The Torah never delineates the signs (simanim-סימנים) of a kosher bird. Nevertheless, the Sages taught that a kosher bird needs these four traits. 1, It can’t be a predatory bird; 2, It has to have an additional finger; 3, It has to have a crop; 4, One must be able to peel away the outer membrane of the stomach.
Two different parshiot
in the Torah, Shemini and Reah, the
Torah collectively lists 24 nonkosher birds. The eagle has none of the four
above traits of a kosher bird. The vulture and the kite each has one trait, but
they don’t share the same trait. The Raven has two traits and the rest of the
20 birds have three traits. Because the Torah uses the eagle as the prototype
nonkosher bird, “Rabbi
Ḥiyya teaches: A bird that comes before a person with one sign of a kosher bird, and
which is not listed in the Torah as non-kosher, is kosher, since it is
unlike a nesher.”
(Sefaria.org translation) If this is the case, why
does the Torah enumerate the 23 other birds? These birds are the exception to
the rule.
Now let’s turn our attention to the turkey. Turkeys
are species native to North America. Following the arrival of Europeans in the
Americas, turkeys were imported to Europe and the Middle East. Because the
Torah does not name the turkey, some early rabbis were hesitant to allow it, as
Jewish law generally requires a historical tradition (a mesorah)
that a bird has been eaten safely by Jews. Eventually rabbis declared that the
turkey is a kosher bird because it has all four. Now almost everybody eats
turkey and it’s the most consumed poultry Israel.
My
very first JTS Hebrew teacher Dr. Anne Lerner once told us that she doesn’t eat
turkey on halakhic grounds. She explained why in a devar Torah on parashat
Shemini.
“ But a number of rabbis, particularly in the 17th
century, did rule that turkey was not kosher because there was no tradition of
it being that way.
“One rabbi who apparently so
ruled was Yom Tov Lipmann Heller (1579–1654). Heller was a leading rabbinic
figure of the period when turkey was rapidly advancing across Europe. He was,
for example, the author of the Mishnah commentary Tosefot
Yom Tov and is commonly referred to by its name. Although Joseph M.
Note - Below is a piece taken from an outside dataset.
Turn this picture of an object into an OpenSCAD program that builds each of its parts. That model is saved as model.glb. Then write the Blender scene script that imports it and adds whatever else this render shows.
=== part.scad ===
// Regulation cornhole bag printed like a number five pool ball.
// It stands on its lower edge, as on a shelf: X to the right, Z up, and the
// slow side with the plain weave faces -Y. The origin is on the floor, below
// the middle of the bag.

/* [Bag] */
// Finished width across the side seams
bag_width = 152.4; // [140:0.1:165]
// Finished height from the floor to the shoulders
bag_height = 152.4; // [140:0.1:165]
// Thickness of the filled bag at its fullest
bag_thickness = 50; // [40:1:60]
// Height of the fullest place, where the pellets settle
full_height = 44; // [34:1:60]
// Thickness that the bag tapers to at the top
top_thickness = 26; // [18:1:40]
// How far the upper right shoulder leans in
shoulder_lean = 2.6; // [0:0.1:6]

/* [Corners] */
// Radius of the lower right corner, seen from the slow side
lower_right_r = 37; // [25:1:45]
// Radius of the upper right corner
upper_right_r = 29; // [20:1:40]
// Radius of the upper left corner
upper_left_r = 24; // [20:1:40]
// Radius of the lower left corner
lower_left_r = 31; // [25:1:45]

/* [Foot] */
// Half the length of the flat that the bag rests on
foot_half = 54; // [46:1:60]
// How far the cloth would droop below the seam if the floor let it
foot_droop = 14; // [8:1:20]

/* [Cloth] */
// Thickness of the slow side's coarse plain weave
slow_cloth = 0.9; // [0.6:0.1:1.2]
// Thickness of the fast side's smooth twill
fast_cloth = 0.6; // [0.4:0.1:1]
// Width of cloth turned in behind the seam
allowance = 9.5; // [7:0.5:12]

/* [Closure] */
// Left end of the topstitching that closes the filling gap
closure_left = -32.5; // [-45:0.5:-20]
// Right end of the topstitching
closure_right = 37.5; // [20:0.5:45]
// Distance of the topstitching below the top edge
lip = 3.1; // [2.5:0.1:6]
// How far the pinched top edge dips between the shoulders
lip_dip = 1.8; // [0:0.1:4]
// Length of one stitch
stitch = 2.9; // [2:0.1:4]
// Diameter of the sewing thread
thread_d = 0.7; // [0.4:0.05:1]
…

Davis states in his recent study of Heller, Yom-Tov
Lipmann Heller: Portrait of a Seventeenth-Century Rabbi, that he
found no extant written evidence of Heller’s decision that turkey is not
kosher, it is a well-known tradition attested—and even followed— by some of
Heller’s many descendants.
“As a Heller descendant, I
observe his legendary ruling that because turkey is not kosher his descendants
may not eat it. Do I really think that turkey is kosher? By the book, probably
not kosher; by the culture, I have to concede that it is widely accepted and
has been for more than half a millennium. (Is that “a tradition?”).
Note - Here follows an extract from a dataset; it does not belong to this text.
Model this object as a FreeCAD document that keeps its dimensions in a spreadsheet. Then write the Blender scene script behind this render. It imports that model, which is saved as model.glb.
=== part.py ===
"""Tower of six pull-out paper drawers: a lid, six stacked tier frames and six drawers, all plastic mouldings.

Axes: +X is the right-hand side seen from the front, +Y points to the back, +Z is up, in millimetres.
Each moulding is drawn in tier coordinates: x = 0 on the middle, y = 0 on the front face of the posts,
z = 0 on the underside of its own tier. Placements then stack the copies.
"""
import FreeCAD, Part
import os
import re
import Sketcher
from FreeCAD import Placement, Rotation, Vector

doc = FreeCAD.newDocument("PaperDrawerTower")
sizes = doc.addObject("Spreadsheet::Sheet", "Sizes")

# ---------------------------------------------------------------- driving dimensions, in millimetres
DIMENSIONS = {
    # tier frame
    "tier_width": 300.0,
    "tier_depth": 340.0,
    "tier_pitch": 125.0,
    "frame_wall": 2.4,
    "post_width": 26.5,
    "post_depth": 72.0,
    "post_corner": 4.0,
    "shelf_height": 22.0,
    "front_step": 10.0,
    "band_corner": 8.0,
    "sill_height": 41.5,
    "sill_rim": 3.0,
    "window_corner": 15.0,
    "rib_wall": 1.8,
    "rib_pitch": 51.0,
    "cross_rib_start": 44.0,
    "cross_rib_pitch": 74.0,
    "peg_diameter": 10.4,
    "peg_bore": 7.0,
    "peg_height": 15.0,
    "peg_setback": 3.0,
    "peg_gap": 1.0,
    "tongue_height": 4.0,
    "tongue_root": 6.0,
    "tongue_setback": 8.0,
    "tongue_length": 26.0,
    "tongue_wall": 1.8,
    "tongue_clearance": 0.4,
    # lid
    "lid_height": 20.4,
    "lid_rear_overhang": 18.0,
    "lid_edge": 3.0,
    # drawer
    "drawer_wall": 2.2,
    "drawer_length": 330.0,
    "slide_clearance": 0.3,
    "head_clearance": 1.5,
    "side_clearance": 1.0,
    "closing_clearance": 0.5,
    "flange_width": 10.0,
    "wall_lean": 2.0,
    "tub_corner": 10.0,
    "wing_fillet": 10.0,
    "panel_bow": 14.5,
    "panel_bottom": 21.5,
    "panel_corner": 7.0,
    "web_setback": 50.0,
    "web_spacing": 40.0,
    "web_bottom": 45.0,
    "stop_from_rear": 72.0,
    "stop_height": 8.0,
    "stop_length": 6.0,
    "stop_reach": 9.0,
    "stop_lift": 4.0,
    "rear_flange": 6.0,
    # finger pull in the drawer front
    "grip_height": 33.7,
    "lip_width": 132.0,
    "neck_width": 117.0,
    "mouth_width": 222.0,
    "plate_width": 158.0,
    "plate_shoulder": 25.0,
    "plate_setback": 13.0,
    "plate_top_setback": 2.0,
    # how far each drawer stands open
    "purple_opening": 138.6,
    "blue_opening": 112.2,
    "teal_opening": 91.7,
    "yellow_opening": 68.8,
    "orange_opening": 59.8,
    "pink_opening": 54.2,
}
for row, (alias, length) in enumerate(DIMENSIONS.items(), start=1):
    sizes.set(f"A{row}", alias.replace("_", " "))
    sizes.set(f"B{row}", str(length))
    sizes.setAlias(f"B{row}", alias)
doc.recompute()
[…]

“Thus, I will, for example, eat
off plates that have had hot turkey on them. I don’t rail against the practice
of considering turkey kosher, but I maintain the custom that it is not, as do
my sister, my daughter, and my nephew. It’s a challenge in Israel, which has
the highest per capita turkey consumption in the world, and annoying in
November when people ask me about my menu.
“But there are reasons to
maintain it. First, it reminds me of a special heritage. Because unlike the
special Heller Purim (for another time), it is a burden so it testifies to the
authenticity of the lineage. Second, in my family it has come through a female
line that goes back to my great-grandmother before she inherited it from her
father. In talking to Zivotofsky a few years ago, I realized how unusual it is
for a minhag (custom) to be
passed down through women. Women, he maintained, take on their husband’s minhag. In addition, it reminds me that the
greatest halakhic minds of any era may be wrong—I’m just not sure which ones.
Besides, given the trend toward increasing prohibitions in a significant
faction of contemporary Orthodoxy, turkey may yet become unkosher, liberating it
from the threat of the shoḥet the
ritual slaughterer. If that should happen, my family may find itself
unexpectedly in the vanguard.” (https://www.jtsa.edu/torah/the-liberated-bird-lets-talk-turkey/)
I don’t think we have to worry about turkeys no longer being
kosher. Rabbi Joel Roth once said to me in a conversation that once the rabbis
permit something, it is nearly impossible to retract it.